Thank you Rochelle Wisoff-Fields for the prompt this week. I decided to try something completely different. I hope you like it. Remember, kudos and criticisms are very welcome. Be tough if you need to. Have a great weekend.

They gazed upon the sculpture. Cast in bronze, a drowning man groping for purchase. It reminded them of their life.  And wasted love. Rain, from drizzle to downpour. It soured their already foul moods.

Dammit, I hate this weather. I’m cold and miserable.

You’re a miserable bitch. Doesn’t matter if it’s raining or not.

Fuck y–

Their argument was cut short. At that moment, air raid sirens wailed. Planes flew overhead. Bombs hit their marks. Life was destroyed. Love killed too. Buildings toppled. Cars exploded. Fires spread. The rain that descended couldn’t even begin to wash away the charred remains.

72 thoughts on “Friday Fictioneers-Charred Remains

  1. Pingback: Very Inspiring Blogger Award | Ajaytao 2010

  2. As someone has said, explosive!🙂

    I love the action in the last paragraph.

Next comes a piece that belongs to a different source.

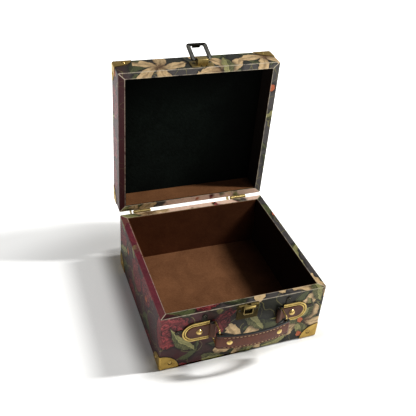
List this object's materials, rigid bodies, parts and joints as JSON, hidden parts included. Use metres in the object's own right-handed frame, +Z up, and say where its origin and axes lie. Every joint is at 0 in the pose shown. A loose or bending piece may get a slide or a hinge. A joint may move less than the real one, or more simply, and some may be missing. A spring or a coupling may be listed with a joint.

    One suggestion, if I may: I would remove the line ‘Little did they know, they would die where they stood.’
    In my opinion, in this case it sort of kills the possible suspense. Just my own view.

  3. Dear Renee,
    Actually I concur with Abraham. “Little did they know,” not only gives the story away but also is somewhat of a cliche. Aside from that…well written and thought provoking. It makes one stop and pause. What would you want your last words to be? At the very least, neither of them will live to regret their harsh words.
    Shalom,
    Rochelle

    • Dear Rochelle,
      I’ll see what I can do to change the wording a bit. I agree with you and Abraham. It does give the story away. Hmmm. Wonder what I’ll come up with?

      Fondly, Renee

  4. Renee, trying new types of writing is good exercise and you acquitted yourself very well. I have two suggestions, other than what Abraham and Rochelle mentioned.

    One, a more distinct break between intro and story would be nice. Maybe you could put the title in again.

    Secondly, this line, “They gazed upon the sculpture, cast in bronze. Of a drowning man groping for purchase” I think would flow better if you said, “cast in bronze, of a drowning….” The way it’s written, the second sentence just doesn’t sound right by itself. The next two sentences work decently separately, although I might also say, “of their lives (since there are two of them), their wasted love.” Just my editor grammar nazi side coming out.🙂

    Have a lovely day,

    janet

  5. The picture made me think of Hiroshima just after the bomb went off, of people stretching to get away from the light in the sky,of fear and desparation and of those people melting in to the pavement from the heat.
    Sadly the rain brought no relief for the survivors either, as it came down black, contaminated with radiation.

    Why we should both think of bombs i just don’t know.
    I think it’s a very powerful story Renee, well done Sparkly🙂
    xxx

    • I don’t know why we think of bombs either. It’s what I saw though. When I viewed the photo for the first time, I saw fire, bombs, people running and scream. I saw disintegration of live and love. I’m happy you liked it my sweet.🙂

      Love, Renee

  6. Holy Cats! That was a surprise ending to end all surprise endings.

    The funny think… when I first saw this photo, I thought it might be in Hiroshima… I can see where you are coming from, Renee… you did it well.

    • Thanks Ted. I’ve actually had a shitty week. For some reason, when I first glanced the photo I thought of bombs. The story blossomed from there. I hope you liked it.

      Love, Renee

  7. There is a tradition of writing in the Czech Republic and Romania that fits this style/genre. I do like the relative absurditism – how little the argument is compared to the bombs..and the rain…

    • I thank you for letting me know that. It really is absurd isn’t it? The smallness of the argument compared to death and destruction. It proves how small our silly lives and arguments are.

      Love, Renee

    • I thank you for the comment my dear sir. It proves how really small our silly little arguments and lives are. We can be wiped out in an instant. In an instant.